A população de animais no Brasil, seja em domicílio ou que vive na rua, ainda é incerta. E a falta de determinação demográfica dos cães e gatos no país dificulta o controle de doenças, sobretudo de zoonoses, aquelas que podem ser transmitidas de animais para pessoas. Somente a raiva e a leishmaniose visceral causam 55 mil mortes e fazem 500 mil casos no mundo. E para mudar esse quadro, um grupo de pesquisadores da Faculdade de Medicina Veterinária (FMVZ) da Universidade de São Paulo (USP), na capital paulista, criou um software capaz de estimar quantos cães e gatos vivem nas cidades brasileiras.
Batizado de "CAPM", iniciais em inglês de "Companion Animal Population Management", o nome significa "Manejo Populacional de Cães e Gatos" e foi desenvolvido pelo doutorando Oswaldo Santos Baquero, bolsista da FAPESP. "No meu estudo avalio a validade de um desenho amostral complexo para estimar o tamanho populacional de cães domiciliados em municípios brasileiros. Também elaborei um modelo matemático de dinâmica populacional para simular cenários e definir prioridades de intervenção", explica Baquero.
A partir da modelagem matemática é possível compreender com mais facilidade que o principal efeito esperado da esterilização é o aumento da população infértil e não a diminuição do tamanho de uma população inteira, como exemplifica o estudante. "Modelos matemáticos da transmissão da raiva na China sugerem que a melhor forma de controlar a doença é reduzir a taxa de natalidade canina e aumentar a imunização. Essas duas ações combinadas mostraram-se mais efetivas do que o sacrifício de animais".

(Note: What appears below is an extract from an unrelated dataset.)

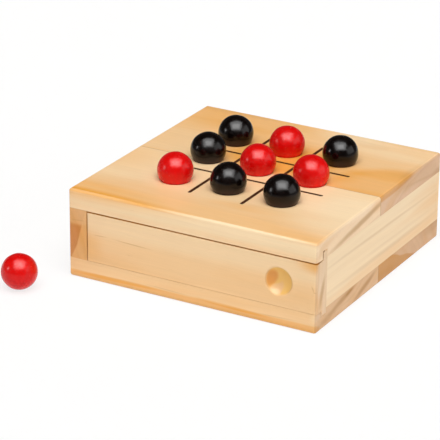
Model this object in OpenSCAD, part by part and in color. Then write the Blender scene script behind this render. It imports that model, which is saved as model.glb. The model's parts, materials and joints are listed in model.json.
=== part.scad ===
// Wooden tic-tac-toe box: a board with nine ball hollows over a store that a sliding front panel closes.
// The origin is the middle of the underside. The panel faces -Y and slides out towards +X.

/* [Box] */
// Width of the box, left to right
box_w = 150; // [135:1:200]
// Depth of the box, front to back
box_d = 150; // [135:1:200]
// Thickness of the top boards
top_t = 11; // [10:0.5:16]
// Thickness of the bottom boards
bottom_t = 11; // [8:0.5:16]
// Height of the walls between the top and bottom boards
wall_h = 28.8; // [24:0.1:50]
// Thickness of the side and rear walls
wall_t = 11.3; // [7:0.1:14]
// How far the glue seam in the top and bottom boards lies behind the middle
seam_back = -1.5; // [-8:0.5:8]
// Radius of the sanded outer edges
edge_r = 1.5; // [0.5:0.25:2.5]

/* [Sliding panel] */
// Thickness of the board lips that hold the panel's tongues in
lip_t = 6.5; // [4:0.25:8]
// Thickness of the panel's upper tongue
tongue_t = 4.4; // [2.5:0.1:5]
// Height of the tongue in the top boards' groove
top_tongue_h = 4; // [2.5:0.25:5]
// Height of the tongue in the bottom boards' groove
bottom_tongue_h = 2.8; // [2:0.2:4]
// Running gap behind and below the panel
run_gap = 0.2; // [0.1:0.05:0.4]
// Running gap between the upper tongue and the lip in front of it
top_lip_gap = 0.5; // [0.1:0.05:0.6]
// Running gap between the lower tongue and the lip in front of it
bottom_lip_gap = 0.2; // [0.1:0.05:0.5]
// Play above the panel, which rests on its lower edge
top_play = 0.6; // [0.3:0.1:1]
// Gap at the panel's closed end
end_gap = 0.6; // [0.3:0.1:1]
// Radius of the finger hollow's rim
finger_rim_r = 8; // [6:0.5:11]
// Depth of the finger hollow
finger_depth = 4.5; // [3:0.1:6]
// Distance from the panel's open end to the middle of the finger hollow
finger_inset = 22; // [14:1:40]

/* [Balls] */
// Diameter of a ball
ball_d = 20; // [18:0.2:24]
// How far a ball sits below the board's face
seat_depth = 4.5; // [3:0.1:6]
// Gap between a ball and its hollow
seat_gap = 0.2; // [0.1:0.05:0.4]
// Distance between the middles of neighbouring hollows
hollow_pitch = 32.7; // [30:0.1:42]
// How far the middle hollow's even place lies right of the box's middle
hollow_right = 0.5; // [0:0.1:3]
// How far the middle hollow's even place lies in front of the box's middle
hollow_front = 1; // [0:0.1:3]
// Distance of the loose ball's middle from the left face
loose_ball_left = 13.5; // [13:0.5:60]
// Distance of the loose ball's middle from the front face
loose_ball_front = 28.5; // [20:0.5:60]

/* [Grid] */
// Distance between the two parallel lines
line_pitch = 31.8; // [28:0.1:38]
// Length of a line
line_l = 96; // [80:1:120]
// Width of a line
line_w = 2.1; // [0.8:0.1:3]
// Depth of the engraved line
line_depth = 0.5; // [0.3:0.1:1]
// How far the paint in the line lies below the board's face
paint_sink = 0.1; // [0.05:0.05:0.2]
// How far the grid's middle lies left of the box's middle
grid_left = 0.5; // [0:0.1:3]
// How far the grid's middle lies behind the box's middle
grid_back = 0.3; // [0:0.1:3]

/* [Hidden] */
$fn = 96;
// Margin by which a cut runs past the face that it opens
cut_over = 1;
box_h = bottom_t + wall_h + top_t;
wall_top_z = bottom_t + wall_h;
front_y = -box_d / 2;
groove_t = top_lip_gap + tongue_t + run_gap;
groove_y = front_y + lip_t;
// The right wall and the store begin behind the panel's groove
store_y = groove_y + groove_t;
store_x = -box_w / 2 + wall_t;
top_groove_h = top_tongue_h + top_play;
bottom_groove_h = bottom_tongue_h + run_gap;
panel_x = store_x + end_gap;
panel_t = lip_t + top_lip_gap + tongue_t;
panel_z = bottom_t + run_gap;
panel_h = wall_h - run_gap - top_play;
ball_r = ball_d / 2;
// Balls and hollows share their middles, so that the gap is even all round
ball_z = box_h + ball_r - seat_depth;
hollow_r = ball_r + seat_gap;
// A round hollow with this rim and depth is part of a sphere of this radius
finger_r = (finger_rim_r * finger_rim_r + finger_depth * finger_depth) / (2 * finger_depth);

// Cells are [column, row], counted from the front left corner of the grid
CELLS = [0, 1, 2];
RED_CELLS = [[0, 0], [1, 1], [1, 2], [2, 1]];
BLACK_CELLS = [[0, 1], [0, 2], [1, 0], [2, 0], [2, 2]];
// Hand drilling set each hollow a little off its even place: shares of the pitch, to the right and back
DRILL_SLIPS = [
    [[0, -0.03], [0.012, 0.05], [0.02, -0.005]],
    [[-0.02, 0.01], [0, -0.015], [0.02, -0.02]],
    [[-0.02, -0.01], [-0.005, -0.012], [0.003, 0.037]]
];

function cell_place(cell) =
    let (slip = DRILL_SLIPS[cell[0]][cell[1]])
    [
        hollow_right + (cell[0] - 1 + slip[0]) * hollow_pitch,
        -hollow_front + (cell[1] - 1 + slip[1]) * hollow_pitch,
        ball_z
    ];

// A rectangle of w by h, centred, with round corners
module round_rectangle(w, h) {
    square([w - 2 * edge_r, h], center = true);
    square([w, h - 2 * edge_r], center = true);
    for (x = [-1, 1], y = [-1, 1])
        translate([x * (w / 2 - edge_r), y * (h / 2 - edge_r)])
            circle(r = edge_r);
}

// The box's outer shape: every piece of it is sanded to this after gluing
module sanded_outline() {
    intersection() {
        linear_extrude(height = box_h)
            round_rectangle(box_w, box_d);
        translate([0, box_d / 2, box_h / 2])
            rotate([90, 0, 0])
                linear_extrude(height = box_d)
                    round_rectangle(box_w, box_h);
        translate([-box_w / 2, 0, box_h / 2])
            rotate([90, 0, 90])
                linear_extrude(height = box_w)
                    round_rectangle(box_d, box_h);
    }
}

// A block from one corner to the other, cut to the sanded outline
module sanded_block(low, high) {
    intersection() {
        sanded_outline();
        translate(low)
            cube(high - low);
    }
}

// The nine round-bottomed hollows that the balls sit in
module ball_hollows() {
    for (column = CELLS, row = CELLS)
        translate(cell_place([column, row]))
            sphere(r = hollow_r);
}

// One line of the grid, along X, with round ends
module line_outline() {
    square([line_l - line_w, line_w], center = true);
    for (end = [-1, 1])
        translate([end * (line_l - line_w) / 2, 0])
            circle(d = line_w);
}

// The four lines, as deep as asked for from the bottom of their engraving
module grid_solid(depth) {
    translate([-grid_left, grid_back, box_h - line_depth])
        linear_extrude(height = depth)
            for (turn = [0, 90], side = [-1, 1])
                rotate(turn)
                    translate([0, side * line_pitch / 2])
                        line_outline();
}

// The groove that a tongue runs in: stopped at the left wall and open at the right end
module tongue_groove(z, h) {
    translate([store_x, groove_y, z])
        cube([box_w / 2 - store_x + cut_over, groove_t, h]);
}

module top_board(y_low, y_high) {
    difference() {
        sanded_block([-box_w / 2, y_low, wall_top_z], [box_w / 2, y_high, box_h]);
        ball_hollows();
        grid_solid(line_depth + cut_over);
        tongue_groove(wall_top_z - cut_over, top_groove_h + cut_over);
    }
}

module top_front_board() {
    color("#EFC68F")
        top_board(front_y, seam_back);
}

module top_rear_board() {
    color("#EBB777")
        top_board(seam_back, box_d / 2);
}

module bottom_board(y_low, y_high) {
    difference() {
        sanded_block([-box_w / 2, y_low, 0], [box_w / 2, y_high, bottom_t]);
        tongue_groove(bottom_t - bottom_groove_h, bottom_groove_h + cut_over);
    }
}

module bottom_front_board() {
    color("#E9BE86")
        bottom_board(front_y, seam_back);
}

module bottom_rear_board() {
    color("#D2A679")
        bottom_board(seam_back, box_d / 2);
}

// The left wall runs the whole depth, so its end grain shows beside the panel
module left_wall() {
    color("#D29A60")
        sanded_block([-box_w / 2, front_y, bottom_t], [store_x, box_d / 2, wall_top_z]);
}

// The right wall stops behind the panel, which slides out past its end
module right_wall() {
    color("#F0DAB4")
        sanded_block([box_w / 2 - wall_t, store_y, bottom_t], [box_w / 2, box_d / 2, wall_top_z]);
}

module rear_wall() {
    color("#EBCB9B")
        sanded_block(
            [store_x, box_d / 2 - wall_t, bottom_t],
            [box_w / 2 - wall_t, box_d / 2, wall_top_z]
        );
}

// The panel has a tongue along its top and bottom edges, behind the boards' lips
module sliding_panel() {
    tongue_low_z = bottom_t - bottom_tongue_h;
    finger_y = front_y + finger_depth - finger_r;
    color("#EDC793")
        difference() {
            union() {
                sanded_block(
                    [panel_x, front_y, panel_z],
                    [box_w / 2, front_y + panel_t, panel_z + panel_h]
                );
                sanded_block(
                    [panel_x, groove_y + top_lip_gap, panel_z],
                    [box_w / 2, front_y + panel_t, wall_top_z + top_tongue_h]
                );
                sanded_block(
                    [panel_x, groove_y + bottom_lip_gap, tongue_low_z],
                    [box_w / 2, front_y + panel_t, panel_z + panel_h]
                );
            }
            translate([box_w / 2 - finger_inset, finger_y, panel_z + panel_h / 2])
                sphere(r = finger_r);
        }
}

// Dark brown paint in the engraved lines
module grid_lines() {
    color("#2E190C")
        grid_solid(line_depth - paint_sink);
}

module ball() {
    sphere(d = ball_d);
}

module red_ball(number) {
    color("#D9191C")
        translate(cell_place(RED_CELLS[number - 1]))
            ball();
}

module black_ball(number) {
    color("#17100D")
        translate(cell_place(BLACK_CELLS[number - 1]))
            ball();
}

// The tenth ball lies on the table, in front of the box's left corner
module loose_red_ball() {
    color("#D9191C")
        translate([-box_w / 2 - loose_ball_left, front_y - loose_ball_front, ball_r])
            ball();
}

top_front_board();
top_rear_board();
bottom_front_board();
bottom_rear_board();
left_wall();
right_wall();
rear_wall();
sliding_panel();
grid_lines();
for (i = [1 : len(RED_CELLS)])
    red_ball(i);
for (i = [1 : len(BLACK_CELLS)])
    black_ball(i);
loose_red_ball();
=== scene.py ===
"""Pine tic-tac-toe box: a hollowed board with a painted grid, ten balls and a panel that slides out."""

import json
import math

import bmesh
import bpy
from bpy.props import FloatProperty, FloatVectorProperty, IntProperty, PointerProperty
from mathutils import Matrix, Vector, noise

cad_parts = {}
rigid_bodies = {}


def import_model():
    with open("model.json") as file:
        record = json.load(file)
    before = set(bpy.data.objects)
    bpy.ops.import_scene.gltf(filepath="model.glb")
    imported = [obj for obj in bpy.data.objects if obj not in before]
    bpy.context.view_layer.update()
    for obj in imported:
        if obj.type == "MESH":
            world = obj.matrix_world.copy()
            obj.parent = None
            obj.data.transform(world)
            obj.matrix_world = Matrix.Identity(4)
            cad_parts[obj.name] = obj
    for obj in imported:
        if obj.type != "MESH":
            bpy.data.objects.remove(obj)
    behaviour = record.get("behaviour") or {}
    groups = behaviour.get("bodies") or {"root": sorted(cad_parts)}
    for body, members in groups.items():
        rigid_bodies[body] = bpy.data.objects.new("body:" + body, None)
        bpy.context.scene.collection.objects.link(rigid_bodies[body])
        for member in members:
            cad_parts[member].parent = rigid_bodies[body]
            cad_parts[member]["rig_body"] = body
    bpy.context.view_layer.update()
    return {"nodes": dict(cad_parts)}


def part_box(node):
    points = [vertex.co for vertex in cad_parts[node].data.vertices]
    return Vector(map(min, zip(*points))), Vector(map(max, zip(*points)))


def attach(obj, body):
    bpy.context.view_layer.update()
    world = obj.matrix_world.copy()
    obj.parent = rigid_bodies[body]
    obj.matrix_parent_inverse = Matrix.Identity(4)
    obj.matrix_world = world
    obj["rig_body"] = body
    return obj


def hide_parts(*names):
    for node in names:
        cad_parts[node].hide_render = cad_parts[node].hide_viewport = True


bl_info = {
    "name": "Tic-tac-toe Box",
    "version": (1, 0, 0),
    "blender": (4, 5, 0),
    "location": "View3D > Sidebar > Tic-tac-toe Box",
    "description": "Models a pine tic-tac-toe box with painted balls and its plain studio",
    "category": "Object",
}

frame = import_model()
OUTLINE_LOW = Vector((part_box("left_wall")[0].x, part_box("left_wall")[0].y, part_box("bottom_front_board")[0].z))
OUTLINE_HIGH = Vector((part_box("right_wall")[1].x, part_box("rear_wall")[1].y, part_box("top_front_board")[1].z))
BALLS = sorted(name for name in frame["nodes"] if "_ball" in name)
MM = 0.001
# How near two places count as one, and how near a saw cut lets a corner lie to its plane.
NEAR = 1e-6
SAW_NEAR = 1e-8
# Faces that turn by less than FLAT are one face. From EASED on an edge is eased, and from SHARP on it is
# shaded as a sharp one.
FLAT, EASED, SHARP = math.radians(0.4), math.radians(32), math.radians(50)
# How fast the wood changes per millimetre along, across and through the trunk: the sway and ripple of its
# rings, its broad clouds, its fibres and strands, and its resin canals.
SWAY, RIPPLE, CLOUD = (0.009, 0.03, 0.03), (0.035, 0.16, 0.16), (0.012, 0.045, 0.045)
FIBRE, STRAND, CANAL = (0.03, 1.5, 1.5), (0.012, 0.42, 0.42), (0.13, 2.3, 2.3)
# How far the sway and the ripple move the rings, and how far a plank's marks stray with them.
SWAY_REACH, RIPPLE_REACH = (0.0, 7.0, 7.0), (0.0, 1.1, 1.1)
STRAY_X, STRAY_Y, STRAY_RIPPLE = (9.0, 3.4, 0.5), (2.2, 9.0, 0.5), (0.8, 0.8, 0.5)
# How far apart in the noise two seeds lie, so that no plank repeats another.
SEED_STEP = 137.0
# Kinds of marks that are mixed over the wood, in this order.
HOLLOW_MARKS = ("gold", "bowl", "cream")
# The gap kind, and the glue kind where it follows the panel's gaps, are painted shade.
OVER_MARKS = (*HOLLOW_MARKS, "rust", "dark", "gap", "glue")
EXACT_MARKS = ("gap", "glue")
# Facets of the tools that cut round shapes: round and down a ball hollow, round the finger hollow and along
# its rim and its bowl, and round the end of a line.
HOLLOW_ROUND, HOLLOW_DOWN, FINGER_ROUND, FINGER_RIM, FINGER_BOWL, LINE_END = 64, 40, 96, 10, 30, 6
# How often a ball's faces are divided, how close together its bumps lie, and how strong they are before they
# level off.
BALL_LEVELS, UNEVEN_SCALE, UNEVEN_GAIN = 6, 1.9, 1.6
FLOOR_RADIUS, FLOOR_ROUND, FLOOR_DROP = 5.0, 96, 0.05 * MM
BACKDROP_HEIGHT, BACKDROP_CURVE, BACKDROP_STEPS = 2.5, 0.4, 8
LAMP_AIM = Vector((0, 0, 0.03))
# How much of the floor the camera sees lit, so that it keeps the shadow, and how near and far from the box
# the room that the paint mirrors turns dark.
SHADOW_SHARE, BRIGHT_FLOOR, DARK_ROOM = 0.22, 0.25, 0.80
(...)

"Conhecer a população de rua é essencial. Ela é resultado do abandono de animais", diz o médico veterinário Fernando Ferreira, professor e coordenador do programa de pós-graduação da FMVZ. Apesar de não confirmar um prazo, Ferreira afirma que em breve prefeituras e o Ministério da Saúde terão acesso ao programa. O objetivo é que órgãos públicos empreguem o software, de uso livre, para o controle de doenças.
Além do sistema, Baquero explica que existem outras formas de influenciar de forma positiva na dinâmica populacional dos animais. Algumas delas são prevenção do abandono, adoção e controle reprodutivo. O primeiro passo para utilizar o programa é alimentar o CAPM com dados demográficos da cidade de interesse, obtidos do Instituto Brasileiro de Geografia e Estatística (IBGE), e definir o número e a localização dos domicílios que serão pesquisados. Depois um questionário será aplicado sobre a quantidade de cães e gatos na residência, o sexo e a idade dos animais, a forma de aquisição e se são ou não castrados. "Os resultados permitem modelar diferentes cenários de dinâmica populacional e definir prioridades de intervenção", explica Ferreira.
O CAPM tem código aberto e pode ser usado gratuitamente para ver detalhes da programação. "O software já foi testado no município paulista de Votorantim e está pronto para uso. Mas ainda existem complexidades que podem resultar numa barreira de acesso para alguns usuários. Estamos trabalhando para aperfeiçoar o programa", conta Baquero.